Loop over cross sections

Download hip: for_loop_crosssections.hip

From this reddit post.

If we have a cylinder with 5 cross sections, how can we loop over the cross sections? Probably lots of ways, here's the first way that came to mind, with bonus workflow of all my mistakes along the way. I decided to write this up as a timeline of start -> problem -> solution -> problem -> solution -> end, as it gives some insight to the houdini way of solving problems, hopefully you'll think of a cleaner path to the end and let me know. 😃

First we need a way to identify those cross sections. One way is to use a 30 second tip from the cgwiki discord and use a group expand. Group one end of the cylinder, call it start. Put down a group expand, and enable the 'step' parameter. This sop essentially flood fills the group you specify across the shape. The step parm will record how far away from the original group each point is. Set the distance to more cross sections than you'll ever have in your cylinder, now we can identify the cross sections.

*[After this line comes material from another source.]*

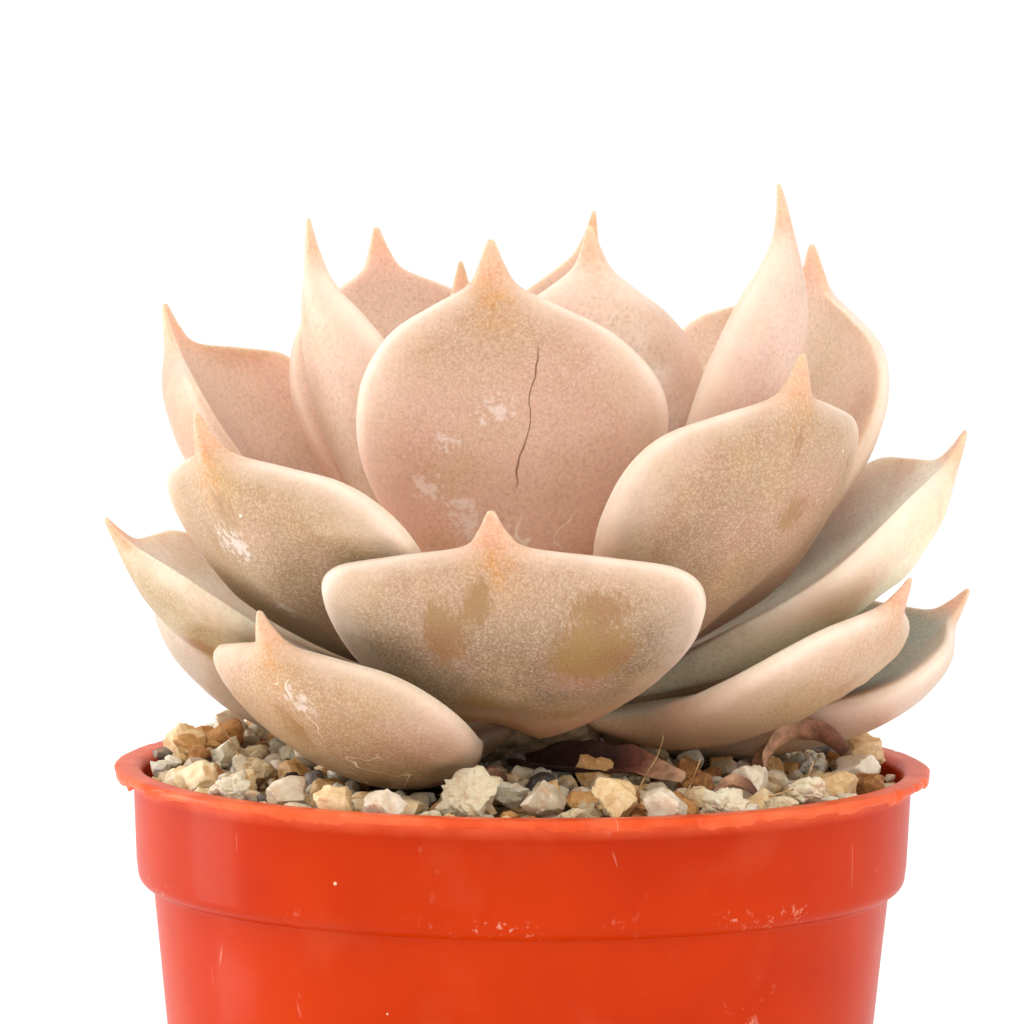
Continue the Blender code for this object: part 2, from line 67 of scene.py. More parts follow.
# ---- Pot ---------------------------------------------------------------------------------------------
# A thin nursery pot with a deep collar, moulded in one shot from orange polypropylene.
# The steel mould leaves it semi-gloss, and the worn parting edge leaves torn flash round the lip.
# Watering and potting have left lime, specks of grit and hair-fine scratches on it.

pot_low, pot_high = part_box("pot")
RIM = pot_high.z
RIM_RADIUS = (pot_high.x - pot_low.x) / 2
LIP_OVERHANG = 2.1 * MM
LIP_THICKNESS = 1.0 * MM
WALL = 1.1 * MM
BAND_HEIGHT = 13.4 * MM
BAND_TAPER = 0.6 * MM
BAND_LEDGE = 1.8 * MM
BAND_FOOT_ROUND = 1.9 * MM
BODY_TAPER = 6.5 * MM
FOOT_ROUND = 1.5 * MM
FLOOR = 1.4 * MM
DRAIN_RADIUS = 3.5 * MM
DRAIN_INSET = 12.5 * MM
DRAIN_COUNT = 6
LIME_LINE = 1.4 * MM
POT_STEPS = 540
BAND_TOP_RADIUS = RIM_RADIUS - LIP_OVERHANG
BAND_FOOT_RADIUS = BAND_TOP_RADIUS - BAND_TAPER
BODY_TOP_RADIUS = BAND_FOOT_RADIUS - BAND_LEDGE
FOOT_RADIUS = BODY_TOP_RADIUS - BODY_TAPER
BAND_FOOT = RIM - BAND_HEIGHT


def linear(colour):
    """An sRGB hex colour as linear RGBA."""
    parts = [int(colour[i : i + 2], 16) / 255 for i in (1, 3, 5)]
    return (*[c / 12.92 if c <= 0.04045 else ((c + 0.055) / 1.055) ** 2.4 for c in parts], 1.0)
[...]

Next you can use a for loop in 'named piece' mode. By default it looks for @name on prims, you want to go to the last node in the loop and change it to look for @step on points.

But you'll see a problem here; the cylinder will be replaced by only points. Why?

When the for loop looks for the named sections, it pulls in only the points, ignoring the polygons. Ugh.

A lazy fix is to just copy the point positions of the points back onto the original cylinder, which you can do with an attribute copy.

When you try this, the cylinder will look inside out! Arrgh! The ordering of the points is being changed by the for loop.

To fix that, we need a way to track the points and where they go. The easiest way to do this is with an enumerate sop. Put that in before the for loop, in point mode, so each point gets an @index. That attribute won't be altered by the for loop, so then afterwards we can tell the attribute copy to match by @index.

To prove that we're doing something different per loop, I'm just moving each cross section by its iteration value.